Moins de deux mois après son ouverture, le 9 juillet dernier, le procès de l’ex-ministre congolais de la Justice, Constant Mutamba, a connu son épilogue ce mardi 2 septembre. Accusé de détournement de près de 20 millions de dollars dans le cadre d’un projet de construction d’une prison à Kisangani, l’ancien candidat à la présidentielle de décembre 2023 a été reconnu coupable par la Cour de cassation de Kinshasa. Il écope de trois ans de travaux forcés et de cinq ans d’inéligibilité à toute fonction publique. Au vu des arguments du ministère public et de la ligne de défense adoptée par l’ancien ministre, le verdict n’a rien de surprenant. Mais il faut reconnaître qu’à Kinshasa, et même à Kigali, nombreux étaient ceux qui attendaient avec impatience une telle issue.
Une défense peu convaincante
Tout au long du procès, Constant Mutamba s’est présenté comme la cible d’une cabale politique.

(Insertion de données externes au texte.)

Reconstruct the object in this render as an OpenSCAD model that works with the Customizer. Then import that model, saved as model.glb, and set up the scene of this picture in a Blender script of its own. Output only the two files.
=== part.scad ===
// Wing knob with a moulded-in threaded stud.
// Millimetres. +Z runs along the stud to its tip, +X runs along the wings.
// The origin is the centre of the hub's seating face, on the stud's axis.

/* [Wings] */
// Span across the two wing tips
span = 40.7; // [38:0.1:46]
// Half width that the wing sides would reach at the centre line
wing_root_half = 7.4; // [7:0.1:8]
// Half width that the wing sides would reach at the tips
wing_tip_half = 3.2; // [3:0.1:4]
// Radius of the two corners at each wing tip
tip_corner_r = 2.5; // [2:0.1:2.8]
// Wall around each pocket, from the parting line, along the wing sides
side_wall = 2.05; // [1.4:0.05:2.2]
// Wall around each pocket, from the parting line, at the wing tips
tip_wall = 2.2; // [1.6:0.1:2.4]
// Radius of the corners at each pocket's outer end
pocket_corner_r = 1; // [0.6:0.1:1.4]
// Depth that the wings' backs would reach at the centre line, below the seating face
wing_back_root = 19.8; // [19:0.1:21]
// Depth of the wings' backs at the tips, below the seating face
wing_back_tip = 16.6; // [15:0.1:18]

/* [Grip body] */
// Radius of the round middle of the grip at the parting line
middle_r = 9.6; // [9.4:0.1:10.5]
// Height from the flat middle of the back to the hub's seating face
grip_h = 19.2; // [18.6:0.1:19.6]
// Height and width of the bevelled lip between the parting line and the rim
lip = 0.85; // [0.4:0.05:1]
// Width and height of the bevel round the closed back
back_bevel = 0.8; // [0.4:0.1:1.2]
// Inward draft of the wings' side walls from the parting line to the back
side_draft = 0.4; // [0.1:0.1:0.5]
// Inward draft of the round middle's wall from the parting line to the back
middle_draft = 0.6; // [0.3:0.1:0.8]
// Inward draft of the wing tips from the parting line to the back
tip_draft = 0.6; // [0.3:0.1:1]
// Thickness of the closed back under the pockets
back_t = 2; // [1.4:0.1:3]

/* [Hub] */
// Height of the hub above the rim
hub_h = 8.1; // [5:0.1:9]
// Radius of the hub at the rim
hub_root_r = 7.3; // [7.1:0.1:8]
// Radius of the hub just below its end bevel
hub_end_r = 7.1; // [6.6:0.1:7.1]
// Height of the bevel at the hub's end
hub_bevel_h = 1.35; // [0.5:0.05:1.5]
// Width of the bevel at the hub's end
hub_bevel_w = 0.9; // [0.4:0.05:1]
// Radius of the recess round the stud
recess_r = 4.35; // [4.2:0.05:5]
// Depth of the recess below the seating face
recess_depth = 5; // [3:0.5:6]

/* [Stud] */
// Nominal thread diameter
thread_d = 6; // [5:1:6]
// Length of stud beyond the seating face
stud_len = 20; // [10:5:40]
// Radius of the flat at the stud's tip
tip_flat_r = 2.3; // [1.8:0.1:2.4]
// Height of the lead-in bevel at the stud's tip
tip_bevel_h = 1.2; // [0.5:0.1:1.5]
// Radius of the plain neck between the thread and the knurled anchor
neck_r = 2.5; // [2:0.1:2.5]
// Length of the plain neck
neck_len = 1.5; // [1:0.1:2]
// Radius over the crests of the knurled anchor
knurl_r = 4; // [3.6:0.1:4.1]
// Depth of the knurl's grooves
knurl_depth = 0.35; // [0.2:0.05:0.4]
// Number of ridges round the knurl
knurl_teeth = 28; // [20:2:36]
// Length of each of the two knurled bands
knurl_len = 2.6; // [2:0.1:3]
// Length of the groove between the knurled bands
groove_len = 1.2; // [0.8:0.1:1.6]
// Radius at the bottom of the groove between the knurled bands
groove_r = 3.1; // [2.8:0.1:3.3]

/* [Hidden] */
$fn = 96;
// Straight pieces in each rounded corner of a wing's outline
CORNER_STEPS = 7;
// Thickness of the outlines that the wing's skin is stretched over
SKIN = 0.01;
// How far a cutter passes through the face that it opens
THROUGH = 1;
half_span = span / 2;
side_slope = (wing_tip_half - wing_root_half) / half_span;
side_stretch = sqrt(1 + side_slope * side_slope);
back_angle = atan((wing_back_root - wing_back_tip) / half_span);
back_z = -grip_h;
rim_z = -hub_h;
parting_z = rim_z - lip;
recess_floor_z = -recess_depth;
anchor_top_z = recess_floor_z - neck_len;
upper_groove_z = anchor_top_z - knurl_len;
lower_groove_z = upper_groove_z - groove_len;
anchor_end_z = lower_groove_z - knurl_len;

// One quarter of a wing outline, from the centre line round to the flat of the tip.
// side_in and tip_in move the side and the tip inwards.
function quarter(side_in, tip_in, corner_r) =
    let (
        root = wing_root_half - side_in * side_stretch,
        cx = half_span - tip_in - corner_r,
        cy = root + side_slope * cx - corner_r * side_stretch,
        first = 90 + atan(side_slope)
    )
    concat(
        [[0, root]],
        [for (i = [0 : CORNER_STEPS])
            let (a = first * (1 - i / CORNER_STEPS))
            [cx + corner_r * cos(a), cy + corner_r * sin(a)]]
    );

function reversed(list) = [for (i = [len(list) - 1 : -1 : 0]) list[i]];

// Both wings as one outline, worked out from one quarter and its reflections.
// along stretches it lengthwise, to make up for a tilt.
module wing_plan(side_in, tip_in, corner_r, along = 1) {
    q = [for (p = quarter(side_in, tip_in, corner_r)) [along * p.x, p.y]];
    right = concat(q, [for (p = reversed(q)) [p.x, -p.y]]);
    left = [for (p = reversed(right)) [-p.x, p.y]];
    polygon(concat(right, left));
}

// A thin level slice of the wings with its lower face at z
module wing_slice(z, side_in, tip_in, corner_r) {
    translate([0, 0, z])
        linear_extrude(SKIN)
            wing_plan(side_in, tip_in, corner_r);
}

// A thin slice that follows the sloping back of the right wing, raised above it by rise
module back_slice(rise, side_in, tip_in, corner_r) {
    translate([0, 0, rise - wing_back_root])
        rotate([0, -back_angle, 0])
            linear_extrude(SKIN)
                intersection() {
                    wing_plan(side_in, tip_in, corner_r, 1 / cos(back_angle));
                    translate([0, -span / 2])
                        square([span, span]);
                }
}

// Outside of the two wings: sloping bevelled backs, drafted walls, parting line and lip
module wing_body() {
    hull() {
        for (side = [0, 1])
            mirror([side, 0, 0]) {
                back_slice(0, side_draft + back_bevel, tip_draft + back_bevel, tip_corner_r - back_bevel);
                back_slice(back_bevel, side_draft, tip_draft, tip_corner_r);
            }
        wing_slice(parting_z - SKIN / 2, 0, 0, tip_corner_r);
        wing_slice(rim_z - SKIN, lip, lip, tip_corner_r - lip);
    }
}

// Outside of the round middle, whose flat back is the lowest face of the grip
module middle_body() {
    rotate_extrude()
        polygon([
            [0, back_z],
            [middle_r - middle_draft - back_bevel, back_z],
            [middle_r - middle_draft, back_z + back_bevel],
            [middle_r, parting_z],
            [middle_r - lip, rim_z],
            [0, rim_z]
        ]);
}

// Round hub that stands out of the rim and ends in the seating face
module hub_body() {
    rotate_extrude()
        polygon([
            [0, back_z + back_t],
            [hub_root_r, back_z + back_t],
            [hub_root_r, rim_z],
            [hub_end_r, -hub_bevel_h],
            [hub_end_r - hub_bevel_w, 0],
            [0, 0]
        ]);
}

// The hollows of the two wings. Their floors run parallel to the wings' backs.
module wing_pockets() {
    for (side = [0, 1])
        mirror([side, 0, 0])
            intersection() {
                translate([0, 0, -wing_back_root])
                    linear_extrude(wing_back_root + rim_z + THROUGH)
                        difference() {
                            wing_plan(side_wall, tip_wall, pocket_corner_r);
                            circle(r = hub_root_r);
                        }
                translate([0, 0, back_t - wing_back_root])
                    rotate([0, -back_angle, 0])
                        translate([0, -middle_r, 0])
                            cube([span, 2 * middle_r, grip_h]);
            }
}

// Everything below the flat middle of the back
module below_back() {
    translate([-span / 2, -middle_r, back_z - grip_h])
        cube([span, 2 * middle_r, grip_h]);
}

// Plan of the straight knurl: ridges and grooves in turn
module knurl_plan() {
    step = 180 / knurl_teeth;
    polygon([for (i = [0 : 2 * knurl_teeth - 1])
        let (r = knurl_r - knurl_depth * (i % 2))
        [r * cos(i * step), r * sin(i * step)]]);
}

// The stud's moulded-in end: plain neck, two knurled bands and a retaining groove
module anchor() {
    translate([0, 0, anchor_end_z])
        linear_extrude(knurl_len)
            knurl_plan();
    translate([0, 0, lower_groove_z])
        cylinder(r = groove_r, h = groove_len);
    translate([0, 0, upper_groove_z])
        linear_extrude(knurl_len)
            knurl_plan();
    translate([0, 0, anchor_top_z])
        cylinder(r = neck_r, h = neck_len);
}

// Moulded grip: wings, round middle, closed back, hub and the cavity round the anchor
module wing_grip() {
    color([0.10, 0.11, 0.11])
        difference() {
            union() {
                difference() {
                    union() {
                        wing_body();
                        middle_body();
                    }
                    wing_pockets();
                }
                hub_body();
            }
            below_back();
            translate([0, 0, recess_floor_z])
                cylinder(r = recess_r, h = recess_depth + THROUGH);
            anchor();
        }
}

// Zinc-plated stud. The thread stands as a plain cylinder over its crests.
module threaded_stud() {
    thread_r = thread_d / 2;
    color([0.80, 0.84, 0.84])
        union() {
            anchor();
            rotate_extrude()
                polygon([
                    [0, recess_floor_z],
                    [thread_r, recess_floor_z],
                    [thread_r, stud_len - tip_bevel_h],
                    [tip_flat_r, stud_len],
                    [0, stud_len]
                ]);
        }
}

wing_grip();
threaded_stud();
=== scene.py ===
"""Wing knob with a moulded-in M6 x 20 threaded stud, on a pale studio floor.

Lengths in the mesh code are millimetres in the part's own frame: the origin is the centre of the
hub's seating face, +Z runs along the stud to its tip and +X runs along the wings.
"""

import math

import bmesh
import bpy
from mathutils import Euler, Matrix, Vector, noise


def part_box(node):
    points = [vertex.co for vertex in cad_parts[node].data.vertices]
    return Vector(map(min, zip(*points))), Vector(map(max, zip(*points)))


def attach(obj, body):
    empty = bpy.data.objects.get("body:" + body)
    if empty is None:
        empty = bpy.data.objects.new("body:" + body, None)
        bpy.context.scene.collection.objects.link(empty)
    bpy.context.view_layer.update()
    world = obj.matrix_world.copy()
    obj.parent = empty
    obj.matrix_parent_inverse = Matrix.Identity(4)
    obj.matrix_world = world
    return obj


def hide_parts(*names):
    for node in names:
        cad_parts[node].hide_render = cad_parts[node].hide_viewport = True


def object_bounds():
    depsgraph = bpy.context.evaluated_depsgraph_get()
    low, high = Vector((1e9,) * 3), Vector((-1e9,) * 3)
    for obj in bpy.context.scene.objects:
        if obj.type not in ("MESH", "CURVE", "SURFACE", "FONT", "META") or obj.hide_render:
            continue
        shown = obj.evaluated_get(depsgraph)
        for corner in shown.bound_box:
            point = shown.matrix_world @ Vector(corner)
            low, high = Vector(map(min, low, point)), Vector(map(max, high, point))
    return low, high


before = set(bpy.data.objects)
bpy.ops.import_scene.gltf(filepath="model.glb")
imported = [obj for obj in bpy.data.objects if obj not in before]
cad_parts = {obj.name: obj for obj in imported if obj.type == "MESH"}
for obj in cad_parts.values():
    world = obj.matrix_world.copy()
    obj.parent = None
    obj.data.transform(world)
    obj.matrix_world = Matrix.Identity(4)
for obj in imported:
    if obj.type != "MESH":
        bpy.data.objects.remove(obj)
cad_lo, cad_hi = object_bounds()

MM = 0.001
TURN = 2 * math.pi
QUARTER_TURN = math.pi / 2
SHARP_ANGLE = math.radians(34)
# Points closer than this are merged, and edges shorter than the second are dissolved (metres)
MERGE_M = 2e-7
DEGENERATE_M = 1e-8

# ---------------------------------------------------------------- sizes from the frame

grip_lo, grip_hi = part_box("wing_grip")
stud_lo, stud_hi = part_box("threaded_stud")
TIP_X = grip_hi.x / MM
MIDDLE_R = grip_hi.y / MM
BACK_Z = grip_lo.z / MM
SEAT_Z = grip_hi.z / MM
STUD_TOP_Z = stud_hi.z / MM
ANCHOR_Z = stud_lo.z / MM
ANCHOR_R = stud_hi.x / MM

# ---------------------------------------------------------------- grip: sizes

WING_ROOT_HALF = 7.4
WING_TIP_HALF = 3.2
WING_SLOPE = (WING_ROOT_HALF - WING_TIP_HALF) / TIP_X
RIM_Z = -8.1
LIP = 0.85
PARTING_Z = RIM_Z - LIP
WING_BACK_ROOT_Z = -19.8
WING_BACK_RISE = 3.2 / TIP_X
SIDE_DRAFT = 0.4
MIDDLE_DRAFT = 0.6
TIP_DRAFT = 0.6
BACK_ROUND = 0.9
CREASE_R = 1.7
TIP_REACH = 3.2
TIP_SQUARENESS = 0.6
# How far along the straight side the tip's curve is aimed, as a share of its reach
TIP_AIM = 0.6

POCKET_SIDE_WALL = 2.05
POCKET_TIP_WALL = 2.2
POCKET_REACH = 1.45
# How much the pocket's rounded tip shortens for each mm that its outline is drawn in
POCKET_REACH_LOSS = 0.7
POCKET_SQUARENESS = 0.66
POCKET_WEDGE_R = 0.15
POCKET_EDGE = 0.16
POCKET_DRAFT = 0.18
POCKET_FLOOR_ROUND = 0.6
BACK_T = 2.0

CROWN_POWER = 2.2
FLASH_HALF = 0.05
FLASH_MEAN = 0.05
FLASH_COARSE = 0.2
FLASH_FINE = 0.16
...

Il a accusé la Première ministre, Judith Suminwa Tuluka, d’avoir orchestré ses déboires. Dans sa lettre de démission adressée en juin dernier au président Félix Tshisekedi, il avait déjà dénoncé des représailles liées à ses velléités de poursuites judiciaires contre des responsables de la rébellion du M23 et même contre le président rwandais Paul Kagamé.

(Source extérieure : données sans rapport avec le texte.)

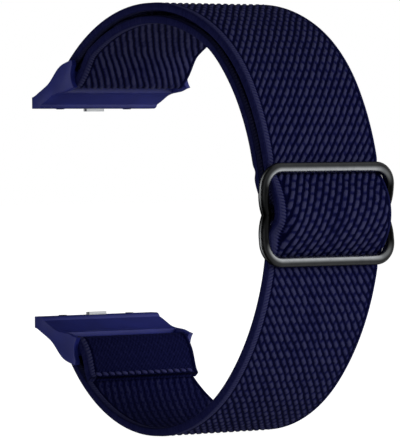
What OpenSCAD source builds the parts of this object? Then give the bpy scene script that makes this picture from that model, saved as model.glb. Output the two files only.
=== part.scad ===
// Nylon watch strap: an elastic webbing loop with a wire slider and a connector at each end.
// The origin lies halfway between the connectors' feet. X runs along the arm, -Y points at the
// wrist and the slider, and Z runs up through the upper connector.

/* [Webbing] */
// Width of the webbing
web_w = 24; // [18:0.5:26]
// Thickness of the webbing
web_t = 1.5; // [1.2:0.1:1.8]
// Thickness of the webbing where the slider pulls it tight
tight_t = 1.2; // [0.9:0.1:1.2]
// Gap between the two layers over the top of the loop
layer_gap = 0.75; // [0.4:0.05:1.2]
// Length of the hem that is sewn down at the lower connector
hem_len = 7.3; // [6:0.1:10]
// Length of the end that is sewn down above the slider
tail_len = 10; // [9.5:0.1:11]
// Diameter of the sewing thread
thread_d = 0.4; // [0.3:0.05:0.5]
// Distance from one stitch to the next
stitch_pitch = 1.45; // [1.3:0.05:2.4]

/* [Loop] */
// Radius of the outer face in front, where the slider runs
front_r = 42.7; // [41:0.1:44]
// Distance from the origin to the centre of the front arc
front_back = 25.5; // [24:0.1:27]
// Turn of the front arc above the origin's level, in degrees
front_up = 30.5; // [29:0.5:34]
// Turn of the front arc below the origin's level, in degrees
front_down = 44; // [38:0.5:48]
// Radius of the shoulder between the front and the top
shoulder_r = 29; // [26:0.5:33]
// Turn of that shoulder, in degrees
shoulder_turn = 31.5; // [24:0.5:38]

/* [Connectors] */
// Height of each foot's middle above or below the origin
foot_z = 19.85; // [19:0.05:21]
// Thickness of the foot
foot_t = 2.1; // [2:0.05:2.3]
// Length of the foot's flat face
foot_l = 1.7; // [1.7:0.1:2.2]
// Radius of the foot's corners, seen from above
foot_corner = 1.4; // [0.8:0.1:2]
// Thickness of the neck behind the foot
neck_t = 2.3; // [2.1:0.1:2.6]
// Height of the head beside the webbing
head_h = 4.9; // [4.4:0.1:5.4]
// Reach of the head's cheeks past the middle of the bar
cheek_reach = 1.9; // [1.7:0.1:2.4]
// Thickness of the cheek beside the webbing
cheek_t = 0.95; // [0.7:0.05:1.4]
// Distance of each webbing bar from the feet, towards the wrist
bar_y = 10.8; // [10.4:0.1:12]
// Height of each webbing bar above or below the origin
bar_z = 24.7; // [24:0.1:25.4]
// Diameter of the webbing bar
bar_d = 2; // [1.6:0.1:2.2]

/* [Latch] */
// Length of the latch button across the foot
button_l = 4.4; // [3.6:0.1:6]
// Width of the latch button
button_w = 0.8; // [0.6:0.05:0.85]
// How far the latch button stands out of the foot, which is also its travel
button_out = 0.5; // [0.3:0.05:0.55]
// Thickness of the latch button's rim
rim_t = 0.35; // [0.25:0.05:0.4]
// Thickness of the cover plate that holds the latch button in
cover_t = 0.3; // [0.2:0.05:0.35]
// Height of the room behind the latch button
spring_h = 0.85; // [0.75:0.05:0.95]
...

Mais cette stratégie n’a pas suffi à lever les soupçons. En avril dernier, Mutamba avait en effet ordonné le transfert de plus de 19 millions de dollars à Zion Construction, société curieusement bénéficiaire du projet de construction de la prison par procédure de gré à gré. Créée seulement en mars 2024, l’entreprise n’avait aucune expérience dans le domaine. Plus troublant encore, le transfert a été effectué le lendemain de l’ouverture du compte censé recevoir ces fonds. Le ministère public affirme en outre que la somme provenait du Fonds d’indemnisation des victimes des activités illicites de l’Ouganda en RDC (1998-2003). Autant d’éléments qui ont pesé lourd face à la thèse d’une instrumentalisation politique.

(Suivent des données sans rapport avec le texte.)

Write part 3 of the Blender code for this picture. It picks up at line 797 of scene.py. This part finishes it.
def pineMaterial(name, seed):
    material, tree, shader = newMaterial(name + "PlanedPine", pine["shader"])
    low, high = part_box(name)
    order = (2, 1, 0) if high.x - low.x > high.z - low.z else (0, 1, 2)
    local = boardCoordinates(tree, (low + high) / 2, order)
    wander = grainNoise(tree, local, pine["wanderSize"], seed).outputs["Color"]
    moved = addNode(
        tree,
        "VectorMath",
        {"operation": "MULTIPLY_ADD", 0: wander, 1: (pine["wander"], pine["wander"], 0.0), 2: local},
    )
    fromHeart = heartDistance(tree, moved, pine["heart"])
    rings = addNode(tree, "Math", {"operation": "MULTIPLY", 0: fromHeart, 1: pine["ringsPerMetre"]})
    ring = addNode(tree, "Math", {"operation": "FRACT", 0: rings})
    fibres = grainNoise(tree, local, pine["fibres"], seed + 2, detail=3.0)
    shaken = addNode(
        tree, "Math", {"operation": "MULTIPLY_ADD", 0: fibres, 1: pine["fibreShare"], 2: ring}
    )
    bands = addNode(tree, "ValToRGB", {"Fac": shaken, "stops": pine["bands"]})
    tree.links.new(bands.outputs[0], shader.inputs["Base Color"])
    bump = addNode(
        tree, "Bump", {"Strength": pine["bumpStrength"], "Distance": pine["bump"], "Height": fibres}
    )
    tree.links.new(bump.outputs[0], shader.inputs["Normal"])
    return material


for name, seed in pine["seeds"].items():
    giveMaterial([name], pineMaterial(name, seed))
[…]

Un ministre qui s’était fait trop d’ennemis
Pour autant, il serait naïf d’ignorer que Constant Mutamba comptait de nombreux adversaires, prêts à le voir tomber. Nommé en mai 2024, il s’était vite fait remarquer par son ton populiste, ses déclarations tonitruantes et sa volonté d’en découdre avec le corps des magistrats. Sa popularité grandissante agaçait jusque dans son propre camp, tandis que sa défiance à l’égard de la Première ministre avait fini par tendre leurs relations.
A l’extérieur, son hostilité ouverte envers le M23 et ses critiques à peine voilées contre Paul Kagamé font que ces derniers doivent se réjouir du sort qui est aujourd’hui le sien. Quant à Joseph Kabila et son entourage, ils n’avaient aucune raison de ménager celui qui avait initié une procédure judiciaire visant directement l’ancien président.
Victime ou bourreau ?
Constant Mutamba n’est sans doute pas le « doux agneau » qu’il tente de présenter. Mais sa condamnation illustre aussi comment ses provocations, son excès de zèle ou sa naïveté ont fini par se retourner contre lui. Reste une question : s’il est bien coupable des faits reprochés, certains de ses ennemis n’ont-ils pas profité de ses faux pas pour précipiter sa chute ? En tout cas, en RD Congo, ce n’est pas tous les jours qu’un sentence aussi sévère est prononcée pour une tentative de détournement qui n’a finalement pas abouti.